Review: Swift to Chase

Swift to Chase Swift to Chase by Laird Barron
My rating: 4 of 5 stars

Swift to Chase is a collection of interconnected Laird Barron tales, most set in Alaska.

That's really underselling the collection. In Swift to Chase, Laird Barron performs a juggling act, pitting the bleakness of life in Alaska with the mangled nature of time and cosmic horror that lurks just around the corner. The interconnected nature of the tales and the fact that they aren't presented in chronological order drives home Barron's concept of time that is as twisted and deformed as a wrecked car. There is a disjointed, dreamlike quality to the collection but that doesn't diminish the horror in the slightest.

The Jessica Mace tales that begin the collection set the stage for the rest of them. Almost every character mentioned in every story appears somewhere in the book. I could read a hundred Jessica Mace tales and still want more.

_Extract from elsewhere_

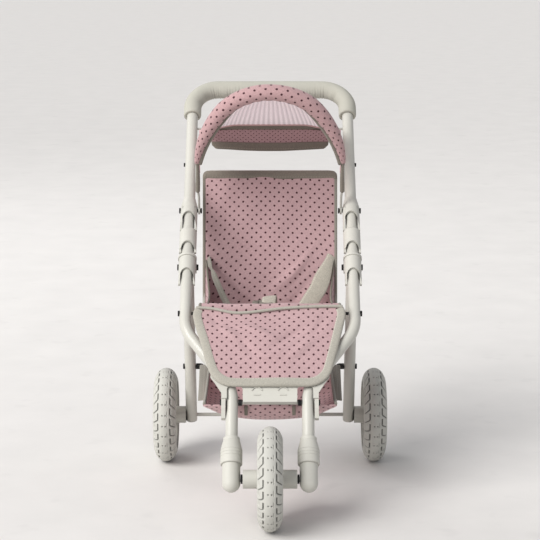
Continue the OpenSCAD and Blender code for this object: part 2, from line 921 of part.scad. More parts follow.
front_tube(-1);  // front_tube_left
front_tube(1);  // front_tube_right
tube_top_plugs();
fork_sleeve(-1);  // fork_sleeve_left
fork_sleeve(1);  // fork_sleeve_right
fork_end(-1);  // fork_end_left
fork_end(1);  // fork_end_right
front_axle();
front_axle_nuts();
footrest();
footrest_rod();
footrest_bushes();
pivot_housing(-1);  // pivot_housing_left
pivot_housing(1);  // pivot_housing_right
leg_pivot_bolts();
seat_bolts();
seat_rod();
seat_fabric();
leg_panel();
harness(-1);  // harness_left
harness(1);  // harness_right
crotch_strap();
buckle();
basket();
handle_tube();
grip_foam();
yoke(-1);  // yoke_left
yoke(1);  // yoke_right
yoke_bolts();
canopy_rear_wire();
canopy_clips();
canopy_roof();
canopy_flap();
hoop_wire();
hoop_roll();
lock_sleeve(-1);  // lock_sleeve_left
lock_sleeve(1);  // lock_sleeve_right
rear_leg(-1);  // rear_leg_left
rear_leg(1);  // rear_leg_right
leg_top_plugs();
leg_end_plugs();
rear_axle();
basket_bolts();
tyre(0, 0);  // front_tyre
rim(0, 0, -front_hub_half, front_hub_half, axle_bore_d);  // front_rim
tyre(-rear_wheel_x, wheelbase);  // rear_tyre_left
rim(-rear_wheel_x, wheelbase, -15.3, 33.6, pin_bore_d);  // rear_rim_left
hub_cap(-1);  // rear_cap_left
tyre(rear_wheel_x, wheelbase);  // rear_tyre_right
rim(rear_wheel_x, wheelbase, -33.6, 15.3, pin_bore_d);  // rear_rim_right
hub_cap(1);  // rear_cap_right
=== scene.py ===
import json
import math

import bpy
import numpy as np
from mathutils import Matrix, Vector


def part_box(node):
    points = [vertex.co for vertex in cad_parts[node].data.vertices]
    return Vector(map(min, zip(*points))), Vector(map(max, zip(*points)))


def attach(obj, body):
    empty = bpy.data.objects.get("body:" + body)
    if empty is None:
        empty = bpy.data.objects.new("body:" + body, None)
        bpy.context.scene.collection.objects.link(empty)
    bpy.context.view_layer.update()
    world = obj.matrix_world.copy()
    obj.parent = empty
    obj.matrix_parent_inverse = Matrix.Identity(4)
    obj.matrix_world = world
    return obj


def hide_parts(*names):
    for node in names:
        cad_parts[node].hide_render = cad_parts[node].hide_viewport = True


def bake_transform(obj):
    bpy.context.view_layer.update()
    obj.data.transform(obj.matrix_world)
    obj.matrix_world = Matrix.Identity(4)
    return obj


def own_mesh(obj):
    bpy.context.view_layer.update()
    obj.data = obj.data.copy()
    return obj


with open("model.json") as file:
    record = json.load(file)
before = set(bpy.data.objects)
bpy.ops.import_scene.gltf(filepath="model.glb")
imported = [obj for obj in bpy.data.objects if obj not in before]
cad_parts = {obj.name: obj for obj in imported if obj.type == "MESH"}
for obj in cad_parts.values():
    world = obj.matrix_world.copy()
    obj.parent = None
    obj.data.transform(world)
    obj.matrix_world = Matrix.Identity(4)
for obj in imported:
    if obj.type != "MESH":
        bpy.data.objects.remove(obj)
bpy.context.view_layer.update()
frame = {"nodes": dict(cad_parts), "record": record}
MM = 0.001
SIDES = (("left", -1), ("right", 1))
TUBE_R = 9.5 * MM


# ---------- places, worked out from the frame ----------

def centre(name):
    """The middle of a CAD node's box."""
    low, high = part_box(name)
    return (np.array(low) + np.array(high)) / 2


axle = centre("front_axle")
yoke = centre("yoke_bolts")
wheel_r = axle[2]
slope = math.radians(41)
along = np.array([0, math.cos(slope), math.sin(slope)])
under = np.array([0, math.sin(slope), -math.cos(slope)])
tube_x = centre("handle_tube")[0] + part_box("handle_tube")[1][0] - TUBE_R
hoop_tilt = math.radians(25)
hoop_up = np.array([0, -math.sin(hoop_tilt), math.cos(hoop_tilt)])
hoop_out = np.array([0, -math.cos(hoop_tilt), -math.sin(hoop_tilt)])


def at(x, p, h):
    """A place x across, p behind the front axle and h above the floor, all in mm."""
    return np.array([x * MM, axle[1] + p * MM, h * MM])


def on_tube(x, s, off=0):
    """A place on the side tube's line, s mm above the yoke bolt."""
    return np.array([x * MM, 0, 0]) + [0, yoke[1], yoke[2]] + along * s * MM + under * off * MM


def in_hoop(x, y, out=0):
    """A place in the hoop's plane, y mm from its pivot and out mm in front of the plane."""
    return np.array([x * MM, yoke[1], yoke[2]]) + hoop_up * y * MM + hoop_out * out * MM


# ---------- node helpers ----------

def node(tree, kind, inputs=None, **settings):
    """A shader node; each input is a socket to link or a value to set."""
    made = tree.nodes.new(kind)
    for key, value in settings.items():
        setattr(made, key, value)
    for key, value in (inputs or {}).items():
        if isinstance(value, bpy.types.NodeSocket):
            tree.links.new(value, made.inputs[key])
        else:
            made.inputs[key].default_value = value
    return made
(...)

The book bounces around between people Jessica knows to her parents to the people her parents knew once upon a time, all the while the Followers of Old Leech lurk in the background like a time bomb hidden in a closet.

Laird Barron's prose is as delightful as ever. There's a certain poetry to his descriptions of people being stabbed, short, or rent limb from limb. I've mentioned some horror authors as guys I'm sure I would have been friends with had we met as teenagers. Barron would have been the guy that I would have wanted to talk to but would have been afraid to approach. I get the sense that his early life in Alaska was brutally hard but that's what makes this book so effective. Which is worse, unfathomable cosmic horror or being alone in the dark and cold of an Alaskan winter?

One of my favorite parts of the book is in the introduction. One of Paul Tremblay's little girls asks Laird how he got his eye patch. He says "Has your dad ever told you not to run with a pencil in your hand?"